Now more than ever, consumers crave a connection with what they're buying, with the lifestyle it evokes or the mill or pair of hands where it originated. Fast fashion is falling out of favor–or at least being looked at more skeptically than seasons past–being replaced instead with an emphasis on quality, durability and that satisfying feeling that comes with knowing you've just acquired something that will only get better with age.

Bollman is focused on products he feels will last. It's why brands like Dickies, Allen Edmunds and New Balance have collaborated on products such as camo-clad 574s or limited edition walnut Buck Knives.

And it's why American Field, the pop-up market Ball and Buck sets up annually at Boston's Innovation and Design Building – going down this weekend, Sept. 12 and 13 – continues to grow both in size and scope. It's expanded to Brooklyn and now Washington, D.C. and Atlanta, and Bollman tells me Nashville, San Francisco and Portland, OR, could be next.

This year's Boston event will see live music, food trucks and beer from Narragansett. It'll also host more than 80 local brands, from Brooklyn Boulders to Greycork, Randolph Engineering to P.F. Flyers, as well as a couple national heavyweights in GQ magazine (their media partner) and Tesla Motors, proving, as PR rep Maggie Dow relayed to me, "that #madeinUSA brands can come in all sizes."

For the newbies, it's a chance to grow their audience, gain exposure and meet a ton of likeminded brands and founders.

"So far it's connected us with other local makers and artisans and those connections are always very valuable," said Boston Bag founder Marie Thompson, who's debuting her products at American Field for the first time. "Being a small American Made company, with a product line newly on the scene, the struggle is getting our name out there! We're so excited to be at American Field this year to be amongst fellow makers and meet people passionate about the American Made movement."

Bollman went to Babson College, and between apartment-dwelling in various cities has a full-time residence in Peru, MA, a little wedge of a town in Berkshire County with a population not more than 1,000 people. Not by accident, it's fairly equidistant between there, Newbury Street and Brooklyn, where Ball and Buck has a design warehouse and showroom. I asked Bollman about this expansion, as a brand founder whose roots are so synonymous with Boston. His response: "There's no place in the world like the Garment District in New York City."

Pop into the Newbury Street location sometime, and if you're lucky enough to catch Bollman, get him talking about the products you see curated in front of you, be it a watch strap or the supple and distinct Upland Jacket. He knows each and every one intimately, down to the stitching. (Seriously, he's pointed out stitching to me on shirts, jackets and boots on more than one occasion.)

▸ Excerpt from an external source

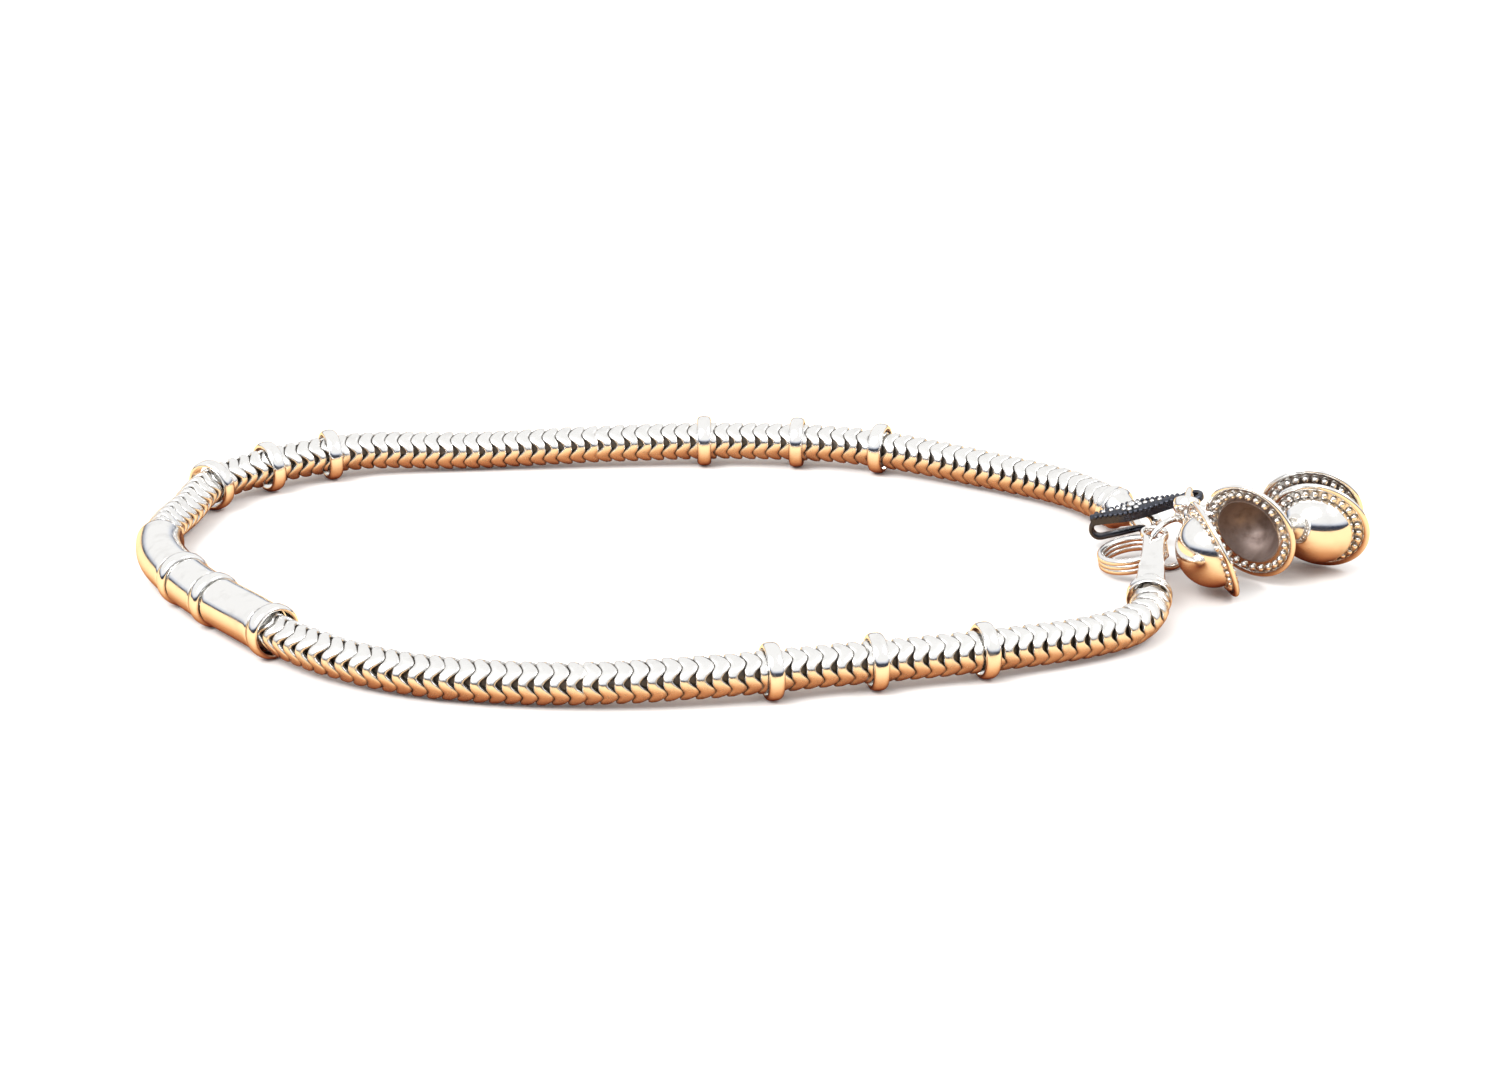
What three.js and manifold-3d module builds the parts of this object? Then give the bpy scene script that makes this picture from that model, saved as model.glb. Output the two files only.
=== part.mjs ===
// Payal: a silver anklet of snake chain that lies fastened on a flat surface, in millimetres, +Z up.
// X runs along the loop's length, Y across it, and the surface is z = 0.
// The chain carries four groups of three spacer rings. Three polished sleeves join the rings of one
// group. The chain's two end caps meet at an S-hook, a coil ring and jump rings with two bells.

import * as THREE from 'three';
import { mergeVertices } from 'three/addons/utils/BufferGeometryUtils.js';
import Module from 'manifold-3d';

const wasm = await Module();
wasm.setup();

// ---- Driving dimensions -------------------------------------------------------------------------

const GAP = 0.3;                    // air between two pieces that touch on the real anklet

const CHAIN_R = 1.85;               // snake chain, half of its thickness over the corners
const CHAIN_SIDES = 12;
const CHAIN_STEPS = 76;

const RING_R = 2.65;                // spacer ring, from its middle to its flats
const RING_BORE_R = 2.22;
const RING_WIDTH = 1.5;
const RING_SIDES = 18;
const RING_CHAMFER = { depth: 0.2, width: 0.25 };
const RING_STATIONS = [29, 38, 48, 88, 95, 102.5, 128.5, 134.8, 144.6, 193.5, 203.2, 213.5];

const SLEEVE_R = 2.36;              // polished sleeve over the chain
const SLEEVE_BORE_R = 2.14;
const SLEEVE_START = 118;           // where the first sleeve begins, along the chain
const SLEEVE_RINGS = [6, 7, 8];     // the rings that end the three sleeves

// End cap, a cone on the end of the chain, with distances along it from the chain's end.
const CAP = { r: 2.1, shoulderR: 1.85, neckR: 1.3, noseR: 0.9, collarEnd: 1.1, neck: 2.7, nose: 3.4 };
const CAP_SIDES = 20;

// The loop of one end cap. Its root is the part inside the cone.
const LOOP = { length: 6.9, height: 2.3, width: 1.3, strip: 0.45, slotStart: 3.3, root: 1, rootHalf: 0.6 };
const TONGUE = {
  baseWidth: 2.9, waistWidth: 2.2, tipWidth: 2.8, thickness: 0.5, eyeR: 1.0,
  start: 0.8, baseEnd: 2.0, waistToEye: 2.4, shoulderToEye: 0.6, waistCurve: 1,
};

// The coil ring's pitch and the half height of a turn's crown are in wire radii.
const COIL = {
  outerR: 3.5, wireR: 0.38, turns: 3, tiltDeg: 12, pitch: 1.9, crownHalf: 0.8, crownInset: 0.12, lift: 0.05,
  sides: 28,
};
const WIRE_R = 0.33;                // wire of the jump rings
const WIRE_SIDES = 7;
const LINK_SIDES = 22;
const BIG_LINK_R = 2.35;            // jump rings, to the middle of the wire
const SMALL_LINK_R = 1.55;
const JOIN_LINK_R = 2.55;

// The S-hook, with distances along it from its tip.
const HOOK = {
  strap: 1.3, plate: 0.8, plateWidth: 3.1, neckWidth: 1.4, lip: 0.5, throat: 1.2, eyeR: 1.35, eyeHoleR: 0.8,
  leafStart: 0.4, curl: 0.9, widest: 4.6, lipEnd: 5.3, shoulder: 7.4, strapEnd: 9.2,
  eyeOverlap: 0.35, swell: 0.4,
};
const GRANULES = {
  middleR: 0.5, petals: 6, petalR: 0.38, rosetteR: 0.9,
  edgeR: 0.36, edgeStations: [1.9, 2.9, 6.4, 7.4, 8.3], edgeHalf: 1.05, edgeBow: 0.035,
};

const BELL = { flangeR: 5.1, domeR: 3.7, domeHeight: 3.9, wall: 0.4, sides: 24, arcSteps: 5 };
const BELL_EYE = { outerR: 1.35, holeR: 0.8, height: 1.2, sides: 16 };
const RIM_STRAP = { thickness: 0.5, rimInset: 0.5, eyeInset: 0.3 };

// ---- Places -------------------------------------------------------------------------------------

// The middle of the chain from one end cap round the loop to the other, chosen by hand. It rests on
// its spacer rings, so it is a ring's radius high there, and sags to the surface between the groups.
const ROUTE_POINTS = [
  [35.4, 12.4, 2.6], [31.4, 17.7, 2.4], [22.5, 23.6, 2.3], [10.0, 28.9, 2.6], [-3.0, 30.2, 2.65],
  [-16.0, 29.5, 2.5], [-32.0, 28.0, 2.1], [-43.0, 26.2, 2.6], [-49.5, 23.2, 2.65],
  [-55.8, 17.9, 2.65], [-58.0, 14.2, 2.5], [-58.8, 9.8, 2.3], [-59.8, 3.5, 2.5],
  [-58.6, -3.4, 2.65], [-54.2, -10.6, 2.65], [-47.9, -17.6, 2.65], [-41.0, -24.3, 2.5],
  [-31.5, -28.7, 2.1], [-18.0, -30.6, 2.1], [-5.0, -30.0, 2.6], [6.5, -27.3, 2.65],
  [17.5, -24.6, 2.65], [24.5, -22.2, 2.5], [30.2, -19.7, 2.3], [34.4, -17.2, 2.35],
  [36.55, -14.3, 2.5], [36.9, -11.6, 2.8],
].map(([x, y, z]) => new THREE.Vector3(x, y, z));

// The middle of the anklet's outline, which is the part's own origin.
const CENTRE = new THREE.Vector3(-1.18, 0.2, 0);

const COIL_AT = new THREE.Vector3(36.85, 1.5, 0);
const HOOK_TIP = new THREE.Vector3(32.6, 7.5, 2.9);

// A jump ring is its middle and two directions in its plane.
const LINKS = {
  jump_ring_join: { at: [40.5, 2.0, 2.92], along: [0.9, 0.43, 0], up: [0, 0, 1], r: JOIN_LINK_R },
  jump_ring_upright: { at: [42.0, 3.8, 5.3], along: [0.2, 0.98, 0], up: [0, 0, 1], r: BIG_LINK_R },
  jump_ring_flat: { at: [43.65, 6.2, 4.1], along: [1, 0, 0], up: [0, 1, 0], r: BIG_LINK_R },
  jump_ring_small: { at: [46.45, 6.2, 4.1], along: [1, 0, 0], up: [0, 0, 1], r: SMALL_LINK_R },
};
const JOIN_BALL = { angleDeg: -8, r: 0.56 };        // drop of solder on the joining ring
const TONGUE_EYE_ANGLE = 150;                       // where the tongue hangs on the joining ring
const HOOK_EYE_ANGLE = 20;                          // where the hook holds the upright ring
const OPEN_BELL_ANGLE = 138;                        // where the open bell hangs on the upright ring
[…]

When an apparel company says their products are "field tested," it's tough to decipher what that means. But here's what that means for Bollman: He brings everything he sells somewhere rugged and just beats the living shit out of it.

And not just to Montana. His house in Peru doubles as a Ball and Buck proving ground, where boots are dragged through brooks and shirts become familiar with the kick of a shotgun butt. I've accompanied him on a fishing trip to Newport, RI, where he invited a couple media members to demo their new line of angler shirts and sunglasses made in collaboration with Massachusetts company Randolph Engineering. All the while, Bollman was watching, taking mental notes.

American Field's growth to D.C. and Atlanta is evidence that Bollman is on to something – its sights down south and out west indicative they're not stopping there. Not everything is better off for Made in America, but there's a growing set of young consumers keen to shop local whenever possible, be it for their heads of lettuce or their handmade fishing nets.

Wherever American Field goes, Bollman's roots remain firmly planted in Boston, in Massachusetts and Brooklyn, and above all, the good old U-S-of-A.

"America has always been a place that makes things," Bollman told me, back in Boston after his Montana trip. "It's the foundation that this country was built upon and the best way to ensure our longterm success. For me, Made in the USA isn't just some passing trend, it's a way of life."